A little-remembered initiative approved by voters in 1993 has also helped bring about our present budget woes. Initiative 601 had admirable intentions, seeking to limit growth of state government while preserving adequate funding for essential public services.

But 12 years later, it has had a perverse effect on our state budget.

Instead of limiting growth while assuring adequate public services, I-601 has hamstrung the state's ability to respond to emergencies and changes in the economy and has created a built-in deficit that keeps services permanently under-funded.

Not keeping pace

We believe this has created an unsustainable problem. So we've sponsored - and the Senate recently passed - Senate Bill 6078 to fix it.

I-601 doesn't limit spending in a transparent way. The so-called "two-way street" provision - which allows fund transfers from other state funds to the General Fund to adjust allowable spending levels upward - has become a major superhighway.

Elaborate transfers under both Republican and Democratic budget writers have made a mockery of spending restrictions, amended I-601's original purpose and drained our emergency reserve fund to nothing.

Making a "dead end" of I-601's two-way street provision is one reform our legislation offers. Our legislation reaffirms I-601's original purpose by applying the spending limit to five additional state funds not currently covered: the Health Services Account; Violence Reduction and Drug Enforcement Account; Public Safety & Education Account; Water Quality Account; and Student Achievement Fund.

I-601 bases annual economic growth on changes in state population, plus inflation. But - as the criminal-justice and health-care sectors demonstrate - these two rates of growth just can't keep pace with actual costs.

Our legislation reforms I-601's growth factor to track with the actual cost of necessary services. Basing growth on 90 percent of personal-income growth will enable the state to pay for its public needs while ensuring that government never grows beyond what taxpayers can afford. This means that if our economy recedes again, the spending limit would be lowered.
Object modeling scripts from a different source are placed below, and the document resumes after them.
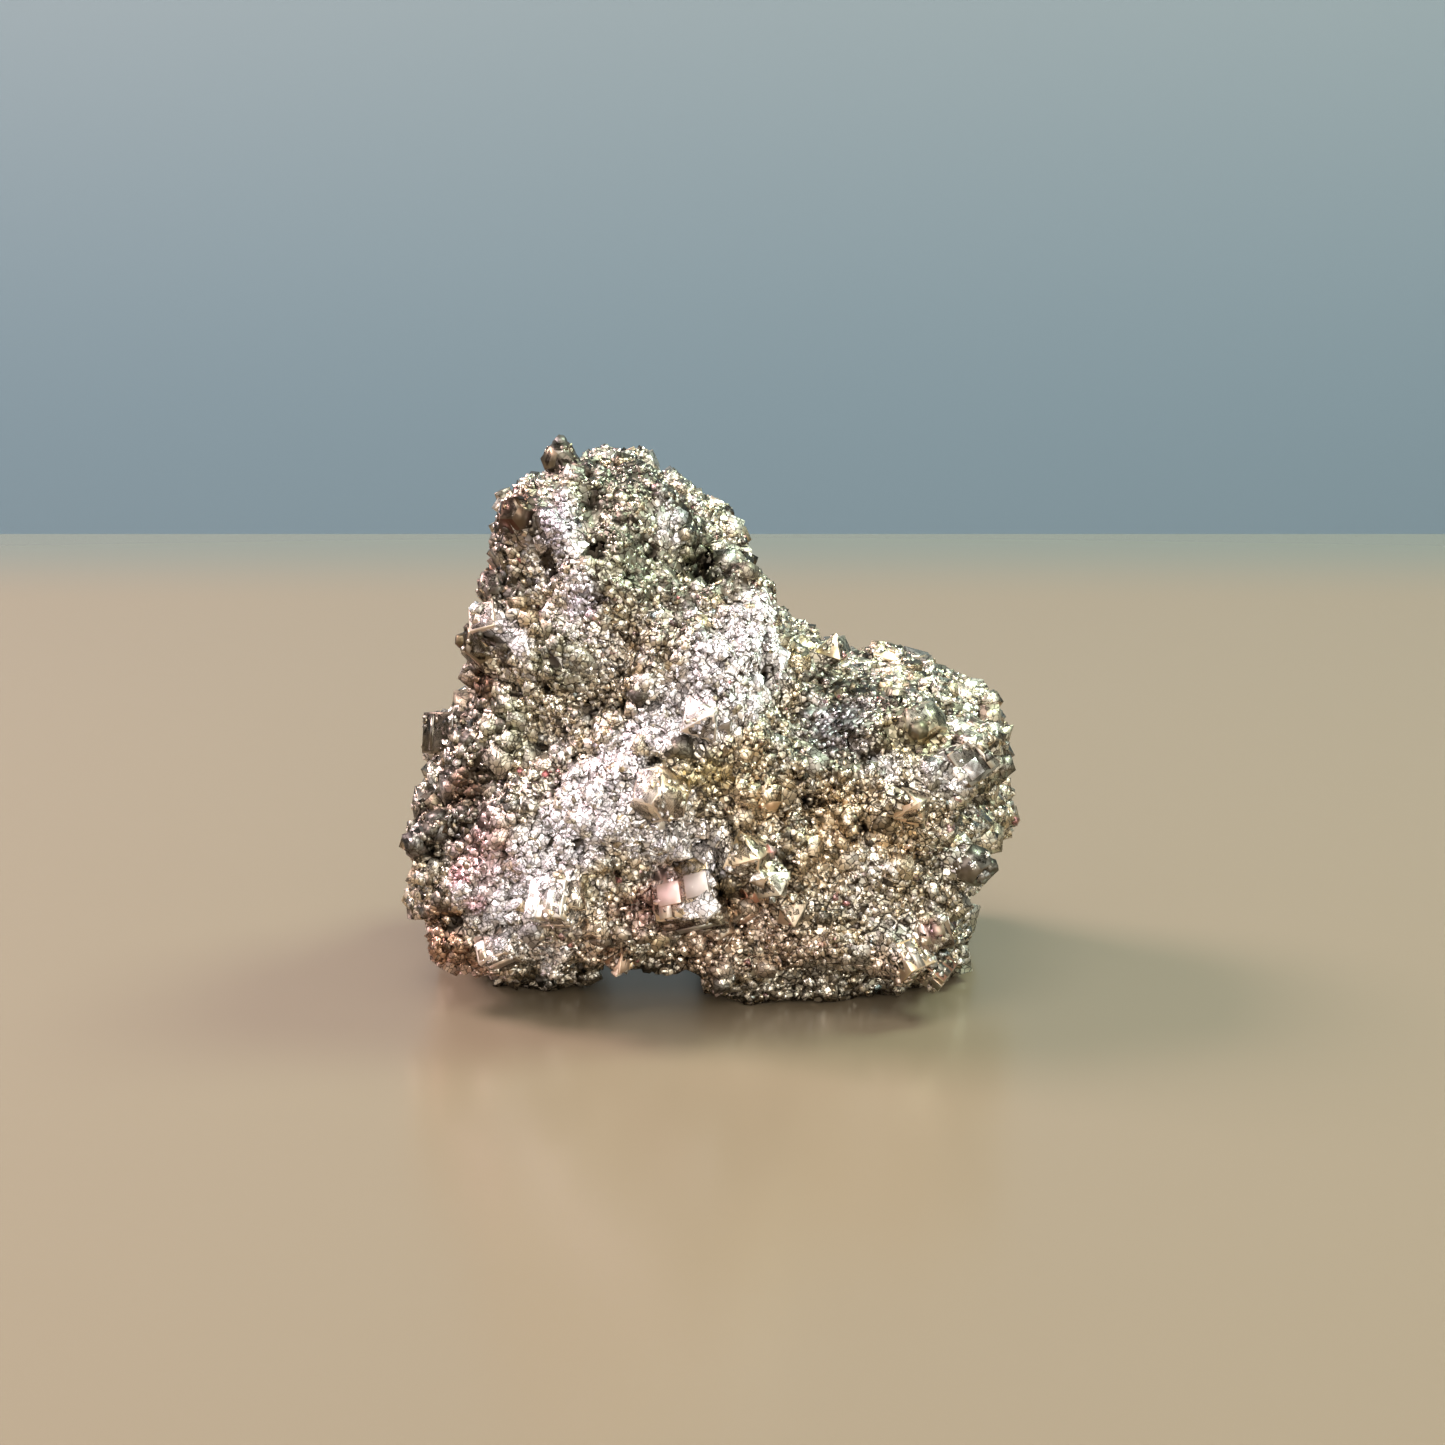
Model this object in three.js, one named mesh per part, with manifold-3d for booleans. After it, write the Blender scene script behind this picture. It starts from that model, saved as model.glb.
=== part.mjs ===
// A pyrite cluster: one lump of iron pyrites, a knobbly fine-grained mass that larger cubes, octahedra and
// pyritohedra have grown out of. It stands on a flat-cut underside, with a shallow arch right through under it.
//
// The mass is star-shaped: from a point at its heart, each direction leaves it once. How far that is comes from
// the front outline and two depths. Swells, hollows and small angular lumps are added to it, the crystals are
// joined on, and the arch and the underside are cut away.
//
// Millimetres, +Z up, -Y the front. The origin is on the surface the lump stands on, under the middle of its box.

import * as THREE from "three";
import { ConvexGeometry } from "three/addons/geometries/ConvexGeometry.js";
import { mergeVertices } from "three/addons/utils/BufferGeometryUtils.js";
import Module from "manifold-3d";

// Driving sizes
const HEART = new THREE.Vector3(-2, 0, 21); // the point that the mass is drawn around
const FRONT_DEPTH = 15.5; // from the heart to the front and to the back
const BACK_DEPTH = 14.5;
const CRUST = 0.8; // how far the lumps and crystals stand out past the outline, on average
const UPPER_FULLNESS = 2.3; // 2 gives an ellipse between outline and depth, and more gives a boxier section
const LOWER_FULLNESS = 3.2;
const MASS_DETAIL = 17; // each of an icosahedron's faces becomes (MASS_DETAIL + 1) squared triangles
const MERGE_WITHIN = 1e-4;

// The widest section, as [x, z] points anticlockwise from the right. It runs on below the cut underside.
const OUTLINE = [
  [29.3, 13.0], [27.6, 18.0], [29.3, 21.8], [28.6, 25.0], [23.8, 26.6], [21.6, 28.6], [17.2, 29.2],
  [12.2, 29.6], [8.2, 31.4], [6.5, 35.3], [6.0, 38.9], [3.9, 42.1], [-0.2, 45.0], [-4.2, 48.0], [-8.0, 49.8],
  [-11.2, 49.8], [-13.5, 50.0], [-16.0, 48.5], [-17.0, 46.6], [-19.0, 44.4], [-20.3, 40.4], [-20.2, 36.4],
  [-20.3, 31.2], [-21.5, 27.6], [-24.0, 24.9], [-25.4, 22.5], [-26.8, 17.5], [-27.0, 12.6], [-25.2, 7.6],
  [-24.4, 3.4], [-21.8, -1.0], [-15.0, -3.5], [-2.0, -4.5], [12.0, -4.5], [24.6, -1.5], [25.6, 4.2],
  [24.2, 8.4], [27.6, 10.6],
];

// Swells (rise above 0) and hollows (rise below 0). Each follows a path of points near the surface, and fades
// out over its width.
const RELIEF = [
  // front
  { path: [[-17, -10, 10], [-9, -14, 19], [-1, -13, 28], [6, -8, 36]], width: 4.6, rise: 1.9 }, // long ridge
  { path: [[-26, -5, 14], [-18, -11, 22], [-10, -12, 30], [-1, -8, 40]], width: 3.2, rise: -2.0 }, // trough
  { path: [[-15, -7, 43]], width: 4.2, rise: 1.6 },
  { path: [[-2, -6, 44]], width: 4, rise: 1.0 },
  { path: [[10, -10, 28], [13, -12, 23]], width: 3.8, rise: -2.4 }, // saddle between peak and shoulder
  { path: [[20, -9, 27]], width: 5, rise: 1.6 },
  { path: [[5, -16, 15.5], [13, -15, 17.5], [21, -12, 20]], width: 2.2, rise: 1.8 }, // ledge
  { path: [[7, -16, 12], [14, -15, 14]], width: 2.0, rise: -1.4 }, // under the ledge
  { path: [[3.5, -15, 7.5]], width: 3.2, rise: -2.8 }, // crystal-lined pits
  { path: [[0.5, -15, 15]], width: 2.4, rise: -1.8 },
  { path: [[-1.5, -15, 21]], width: 2.2, rise: -1.8 },
  { path: [[16, -13, 7], [20, -11, 10]], width: 6, rise: 2.4 }, // lower right block
  { path: [[-20, -9, 9]], width: 5.5, rise: 1.8 },
  { path: [[-24, -9, 0], [-9, -13, 0]], width: 3.4, rise: -4.4 }, // undercut left of the arch
  { path: [[10, -15, 0], [22, -12, 0]], width: 2.8, rise: -3.7 }, // and right of it
  { path: [[1.5, -15, 0.5]], width: 2.2, rise: 1.9 },
  { path: [[24.5, -9, 18.5], [29, 0, 18.2]], width: 1.4, rise: -2.2 }, // clefts on the right
  { path: [[24, -9, 8.6], [28, 0, 8.6]], width: 1.6, rise: -2.0 },
  // left, right and top
  { path: [[-26, 3, 18]], width: 4.5, rise: 1.2 },
  { path: [[-20, 6, 38]], width: 4.5, rise: -1.8 },
  { path: [[25, 8, 12]], width: 5, rise: 2.0 },
  { path: [[22, 9, 26], [12, 11, 33]], width: 4, rise: 1.8 },
  { path: [[5, 6, 38]], width: 4, rise: -1.5 },
  // back
  { path: [[-14, 12, 12], [-8, 13, 26], [-9, 9, 42]], width: 5.5, rise: 2.4 },
  { path: [[-22, 9, 24], [-16, 12, 33]], width: 3.2, rise: -2.4 },
  { path: [[4, 15, 22], [1, 11, 36]], width: 3.6, rise: -2.6 },
  { path: [[8, 16, 8], [18, 12, 12]], width: 5.5, rise: 2.4 },
  { path: [[14, 14, 22]], width: 3.6, rise: -2.0 },
  { path: [[-3, 16, 6]], width: 3.4, rise: -2.2 },
];

// Angular lumps all over, coarse ones and the finer ones that they carry.
const LUMPS = [
  { pitch: 9.5, rise: 5.2, seed: 1 },
  { pitch: 4.6, rise: 2.8, seed: 2 },
];

// The arch, which runs from front to back. Its ceiling is height above the ground at heightAt, and rises by slope.
const ARCH = { left: -9.4, right: -0.2, height: 3.2, heightAt: -14, slope: 0.22, round: 1.2, depth: 44 };

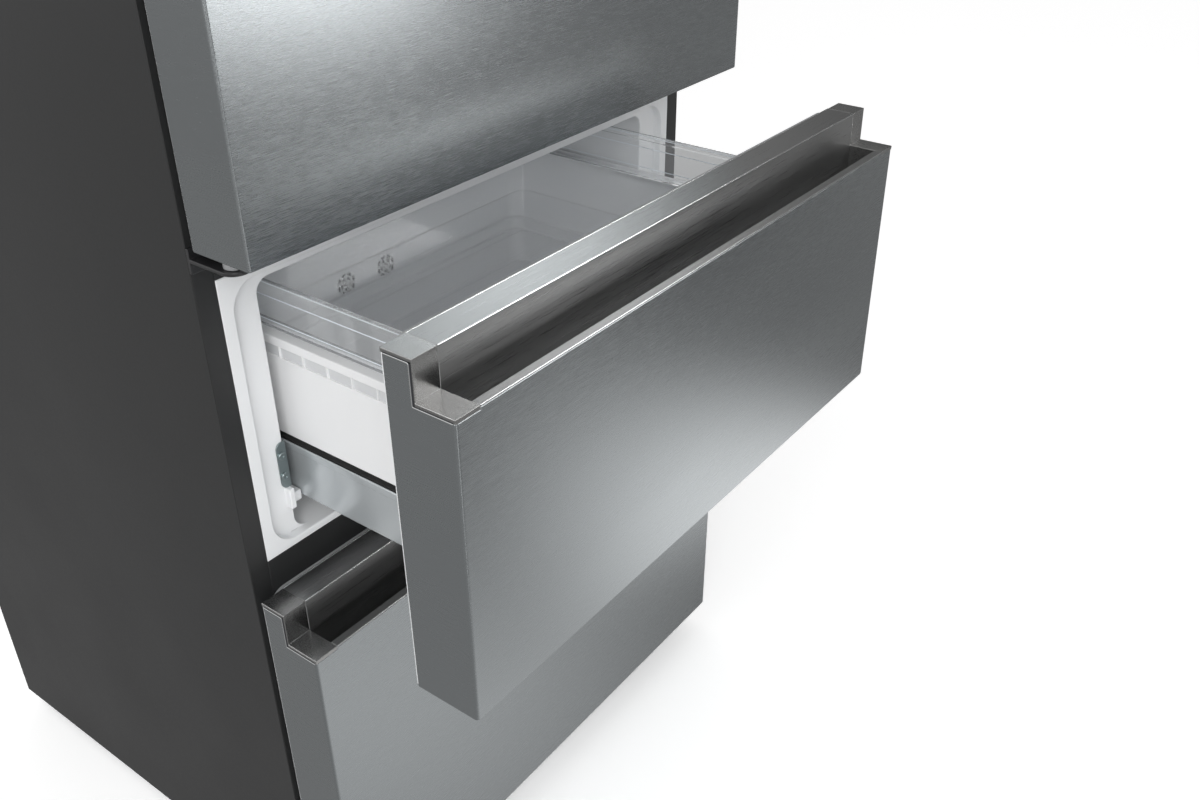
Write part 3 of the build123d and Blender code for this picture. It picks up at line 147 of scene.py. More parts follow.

I-601 requires a two-thirds vote for the Legislature to increase taxes. Perhaps most controversially, our legislation reforms the threshold for raising revenue, changing the requirement to a simple majority vote.

'More expensive to stand still'

We believe the vitality of our public-safety, health-care and education systems is on the line, and bold decisions must be made. Yet I-601's two-thirds vote requirement provides lawmakers plenty of political cover for not stepping up to the challenge. In effect, it makes it easier for lawmakers to look the other way.

Critics say our legislation is just about making it easier to raise taxes. They see a spending problem, not a revenue problem. According to them, we simply need to cut programs and services to address our structural deficit.

But lawmakers cut services the previous two biennia without generating any new revenue. We still have a deficit. Additional cuts don't address the dramatically growing costs in health care, public safety, education and higher education.

It gets more expensive each day just to stand still. This - not wanton spending - is the state's real challenge.

As far as increased taxes are concerned, we are well-aware that this is probably the most unpopular vote we can make as legislators. We are also well-aware that elected officials are often perceived as being more concerned with their own re-election than with the needs of the citizens.

The same question remains

While drafting our legislation, we were under no illusion that it would be greeted with popular acclaim.

But we kept coming back to a single question: How is it responsible to seek more cuts if we know that doing so will jeopardize our public-safety and criminal-justice systems, force more people with mental illnesses out into the streets and make our public-school classrooms more crowded than they already are?

We see a real possibility for the health and well-being of our citizens to be truly harmed, and we aren't content to look the other way.

Our job is to address the needs of the citizens. Sometimes that requires us to make unpopular choices.

Sen. Debbie Regala, D- Tacoma, has represented the 27th District in the Legislature since 1994. Sen. Jeanne Kohl-Welles, D-Seattle, has represented the 36th District in the Legislature since 1992. Both serve on the budget-writing Ways & Means Committee.